The dividend withholding tax serves as a stepping stone in this process. By improving compliance and broadening the tax base, the government can secure the revenue needed to lower other taxes over time responsibly. This balances the immediate need for funding with the long-term vision of a more competitive and business-friendly tax environment.

Compliance and Enforcement

To fully realize the benefits of tax reforms, stronger compliance and enforcement mechanisms are essential. The withholding system is a step in that direction, simplifying the tax collection process and reducing reliance on shareholder honesty.

Additionally, measures like requiring companies to submit annual financial statements provide a layer of accountability. These statements help the tax office verify whether dividends were paid and whether the appropriate taxes were withheld.

For Sint Maarten, adopting modern IT systems to support these initiatives is also vital. Integrating a dividend tax module into the current system will streamline assessments and improve overall efficiency, ensuring that tax reforms are on track for success.

Transparency and Public Engagement

Reforming a tax system isn’t just about changing laws—it’s about building trust and understanding with the public. Open communication and transparency are essential for gaining buy-in from taxpayers and minimizing resistance to new measures.

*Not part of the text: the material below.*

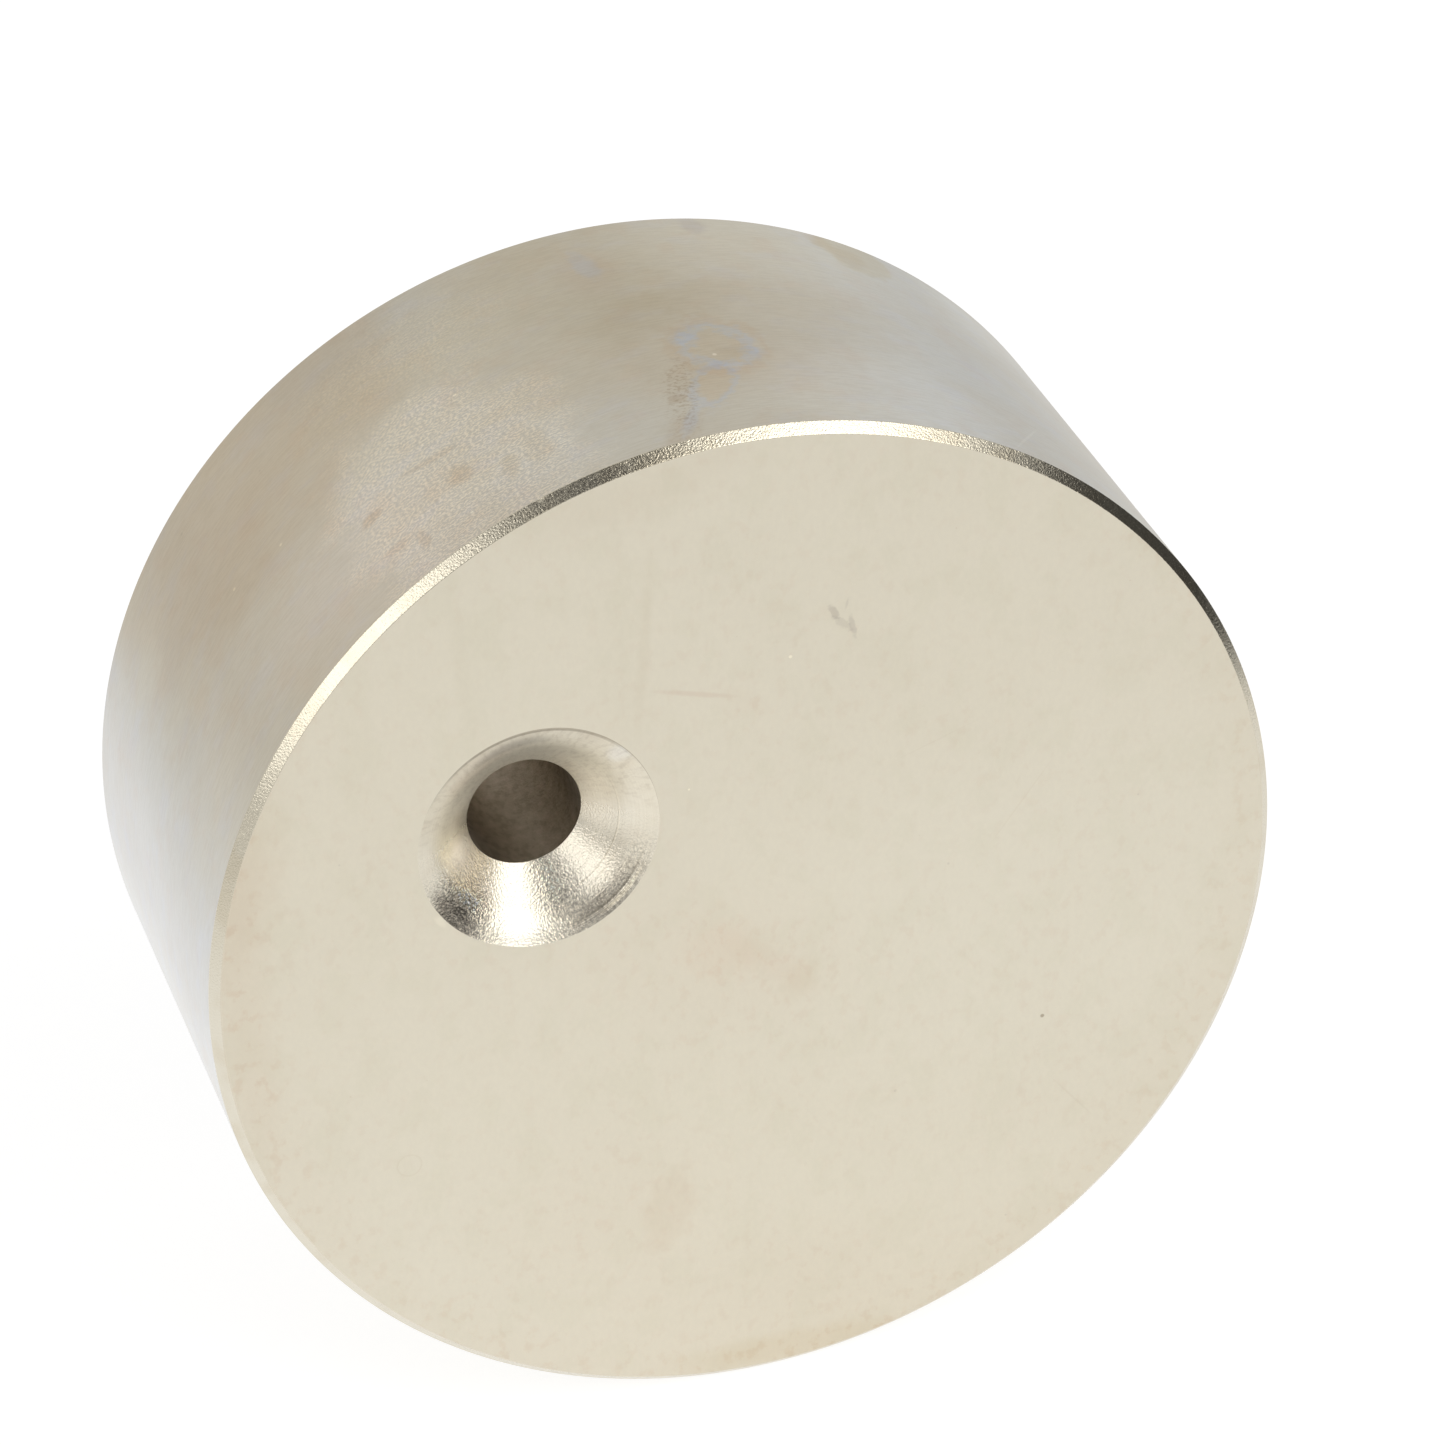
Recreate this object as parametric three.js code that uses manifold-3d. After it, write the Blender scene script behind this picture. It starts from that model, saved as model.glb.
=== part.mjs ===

The introduction of the dividend withholding tax, for example, has sparked questions and, in some cases, misinformation. By clearly explaining how the system works and why it’s necessary, the government can foster an environment of collaboration, where both policymakers and citizens work toward shared goals of fairness and sustainability.

Why Fairness Matters

At its core, the dividend withholding tax is about fairness. Every resident and stakeholder in Sint Maarten benefits from public services, infrastructure, and a stable economy. It’s only right that everyone contributes their fair share to maintain and improve these resources.

Under the current system, wage earners are subject to monthly tax withholdings that range from 12.5% to 47.5%. This ensures a steady flow of revenue for the government but places a significant financial burden on working citizens. Meanwhile, shareholders—many of whom are non-residents—often escape paying taxes on their income.

By implementing a withholding system for dividends, Sint Maarten levels the playing field, ensuring that all contributors are held to the same standard. This not only improves fiscal stability but also reinforces the principle that everyone has a responsibility to support the communities they benefit from.

Closing Thoughts

Tax reforms like the dividend withholding tax represent a necessary shift in how Sint Maarten approaches compliance, fairness, and fiscal sustainability. By addressing long-standing inequities and improving the efficiency of tax collection, the country sets the stage for a more balanced and prosperous future.

However, reforms cannot stop here. Achieving a truly robust fiscal system requires ongoing commitment—not just from policymakers but also from the businesses, residents, and stakeholders who call Sint Maarten home.

Through transparency, incremental changes, and a shared vision for the future, Sint Maarten can turn its tax system into a foundation for economic growth, social equity, and long-term stability. The dividend withholding tax is the beginning of that journey, and with continued focus, the possibilities are endless.